BEGIN DATA LINES

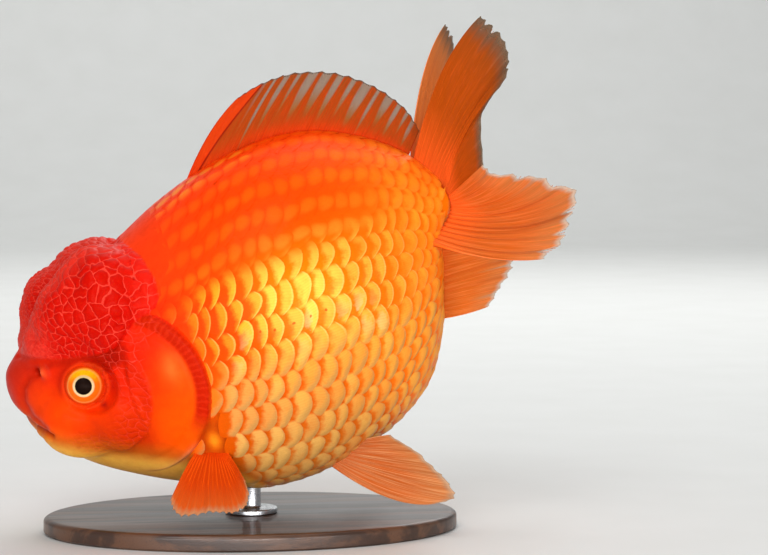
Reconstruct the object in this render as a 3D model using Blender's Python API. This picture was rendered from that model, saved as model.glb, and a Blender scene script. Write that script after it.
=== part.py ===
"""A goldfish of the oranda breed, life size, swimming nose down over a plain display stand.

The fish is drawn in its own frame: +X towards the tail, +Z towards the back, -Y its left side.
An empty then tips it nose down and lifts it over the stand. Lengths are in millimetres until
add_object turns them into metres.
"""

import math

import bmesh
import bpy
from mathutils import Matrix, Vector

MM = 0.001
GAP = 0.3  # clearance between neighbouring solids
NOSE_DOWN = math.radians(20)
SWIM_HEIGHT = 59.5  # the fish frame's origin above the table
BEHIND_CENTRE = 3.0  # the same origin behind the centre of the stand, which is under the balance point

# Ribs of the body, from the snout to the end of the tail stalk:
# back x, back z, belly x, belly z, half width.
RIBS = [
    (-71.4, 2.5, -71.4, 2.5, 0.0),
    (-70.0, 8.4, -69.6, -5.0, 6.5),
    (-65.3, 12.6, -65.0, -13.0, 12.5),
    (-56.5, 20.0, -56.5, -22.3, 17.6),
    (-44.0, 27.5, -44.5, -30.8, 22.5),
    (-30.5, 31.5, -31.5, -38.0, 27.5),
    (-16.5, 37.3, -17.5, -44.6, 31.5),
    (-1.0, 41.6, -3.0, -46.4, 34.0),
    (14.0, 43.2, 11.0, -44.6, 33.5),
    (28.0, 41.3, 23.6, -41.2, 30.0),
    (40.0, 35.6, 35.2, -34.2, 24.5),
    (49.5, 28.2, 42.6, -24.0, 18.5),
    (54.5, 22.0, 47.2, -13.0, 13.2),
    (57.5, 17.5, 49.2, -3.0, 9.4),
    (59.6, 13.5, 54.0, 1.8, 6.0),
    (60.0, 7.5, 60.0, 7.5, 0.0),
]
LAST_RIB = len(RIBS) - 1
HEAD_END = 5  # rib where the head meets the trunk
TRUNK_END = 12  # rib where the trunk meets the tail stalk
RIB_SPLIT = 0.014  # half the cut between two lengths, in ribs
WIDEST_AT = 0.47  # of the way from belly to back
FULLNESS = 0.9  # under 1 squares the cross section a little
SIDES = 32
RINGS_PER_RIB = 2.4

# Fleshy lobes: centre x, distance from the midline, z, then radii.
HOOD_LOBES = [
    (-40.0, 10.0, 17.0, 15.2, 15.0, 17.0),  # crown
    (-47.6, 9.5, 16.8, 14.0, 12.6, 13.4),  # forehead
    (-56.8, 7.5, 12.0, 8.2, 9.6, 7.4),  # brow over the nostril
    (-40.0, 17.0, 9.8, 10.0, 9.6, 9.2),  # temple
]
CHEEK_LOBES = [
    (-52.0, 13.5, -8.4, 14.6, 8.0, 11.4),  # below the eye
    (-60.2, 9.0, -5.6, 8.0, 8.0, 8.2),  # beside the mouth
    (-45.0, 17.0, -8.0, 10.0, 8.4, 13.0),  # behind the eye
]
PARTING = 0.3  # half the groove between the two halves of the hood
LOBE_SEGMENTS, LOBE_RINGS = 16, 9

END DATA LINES

GOAL OF THE EXERCISE:
Write out exactly the lines from the start of the material through the line with "BEHIND_CENTRE = 3.0". No other output is expected.

WRITTEN RESPONSE:
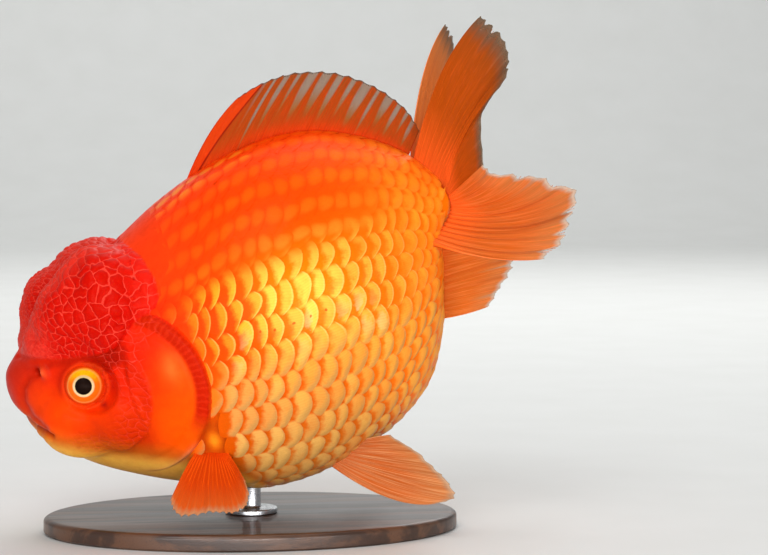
Reconstruct the object in this render as a 3D model using Blender's Python API. This picture was rendered from that model, saved as model.glb, and a Blender scene script. Write that script after it.
=== part.py ===
"""A goldfish of the oranda breed, life size, swimming nose down over a plain display stand.

The fish is drawn in its own frame: +X towards the tail, +Z towards the back, -Y its left side.
An empty then tips it nose down and lifts it over the stand. Lengths are in millimetres until
add_object turns them into metres.
"""

import math

import bmesh
import bpy
from mathutils import Matrix, Vector

MM = 0.001
GAP = 0.3  # clearance between neighbouring solids
NOSE_DOWN = math.radians(20)
SWIM_HEIGHT = 59.5  # the fish frame's origin above the table
BEHIND_CENTRE = 3.0  # the same origin behind the centre of the stand, which is under the balance point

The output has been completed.